И все лето все было нормально, даже хорошо: и подписан к печати в издательстве «Правда» ее сборник избранного, и выходит сигнал «Стихотворений», и 31 июля она встречается в «Астории» – в составе большой группы ленинградских поэтов – с делегацией американцев духовного звания, и ничто ничего не предвещает. А 9 августа на оргбюро ЦК вызывают группу ленинградских писателей во главе с Прокофьевым; повода, как всегда, не объявляют, чтобы трепетали. Там происходит следующий разговор:

ЖДАНОВ: Вот Ахматова пишет – сплошная тоска о прошлом.

ПРОКОФЬЕВ: Я считаю небольшим грехом, что напечатали Ахматову. Это поэтесса с небольшим голосом… а разговоры о грусти – они присущи и советскому человеку…

СТАЛИН: Кроме старого имени, что можно найти у нее?

ПРОКОФЬЕВ: Она в послевоенное время написала ряд хороших стихов.

СТАЛИН: Одно-два-три стихотворения – и обчелся, больше нет… Пусть печатается в другом месте, почему в «Звезде»?

ПРОКОФЬЕВ: То, что мы отвергли в «Звезде», напечатали в «Знамени».

СТАЛИН: И до «Знамени» доберемся, доберемся до всех.

14 августа вышло постановление. Ахматова рассказывала, что ничего не знала о нем и прочла газету только на следующий день, когда развернула купленную в магазине селедку. Это легенда вполне в ее духе; на самом деле слухи о постановлении дошли до нее за день до него, и она обсудила их с Пуниным. Пунин, по воспоминаниям дочери, советовал: не показывайтесь в Союзе, заболейте! Но Ахматова встречала все беды в лицо, понимая, что это, может быть, единственно верное поведение: ничего не признавать, не прятаться, не каяться.

И началось. Каждый день ей приписывали новые грехи. И хотя сама она сказала, что окружение у нее оказалось порядочней, чем у Зощенко, – все-таки друзья от нее вслух не отрекались – но отрекались, еще как. Эйхенбаум, который писал о ней восторженно и вел ее вечера, сказал, что признает эти похвалы политической ошибкой (писал в дневнике, что должен, вероятно, к ней пойти, потому что она ведь совсем одна, – а теперь не может). Редакторы, только что выпрашивавшие стихи, сделали вид, что этого никогда не было. Ее и Зощенко немедленно исключили из Союза писателей. Ее имя полоскали в газетах в течение полугода. Правда, уже в сентябре дали рабочую карточку – но карточки ей присылали анонимно с середины августа, их было больше, чем она могла использовать. Они праздно лежали на столе. Больше всех заботится о ней в это время Берггольц, она часто бывает у них. Берггольц только что вышла замуж за Макогоненко, он оставил подробные записи об этих царственных визитах. Ахматова – видимо, что-то окончательно поняв про Островскую, – говорит ей: «Зря они все это сделали. Им надо было меня облагодетельствовать, дачу дать… Тогда бы, может быть, запрезирали. А теперь полюбили».
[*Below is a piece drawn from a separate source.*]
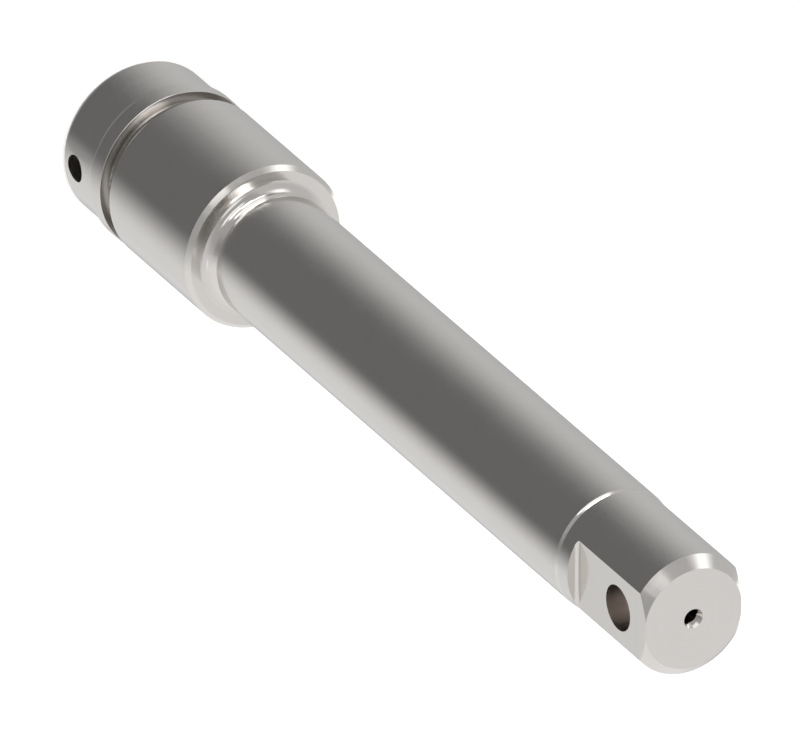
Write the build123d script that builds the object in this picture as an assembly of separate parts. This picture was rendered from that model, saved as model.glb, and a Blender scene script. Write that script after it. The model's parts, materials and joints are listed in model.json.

И в самом деле, даже девочка-секретарша в Союзе писателей, куда Ахматова зашла получать выписку об исключении, прошептала, опустив глаза: «А стихи ваши я все равно люблю».

То ли доклад Островской дошел, то ли Сталин что-то понял, но они подозрительно быстро стали отыгрывать назад. А вернее всего там, наверху, стало ясно, что для себя Ахматова действительно ничего не хочет. «На мне ничто не задерживается». И тогда они сделали главную подлость, потому что уже поняли: лично ее никак не сломить, она уже и смерть вблизи повидала, и в нищете живет не первый год («непритязательно», как написали в справке МГБ для Жданова).

Отступившись от нее самой, они взяли ее сына – 6 ноября 1949 года. (14 июля следующего года Абакумов запросил у Сталина разрешения на арест Ахматовой, но Сталин не дал. То ли боялся трогать, то ли не хотел делать из нее мученицу; в общем, так и так боялся.)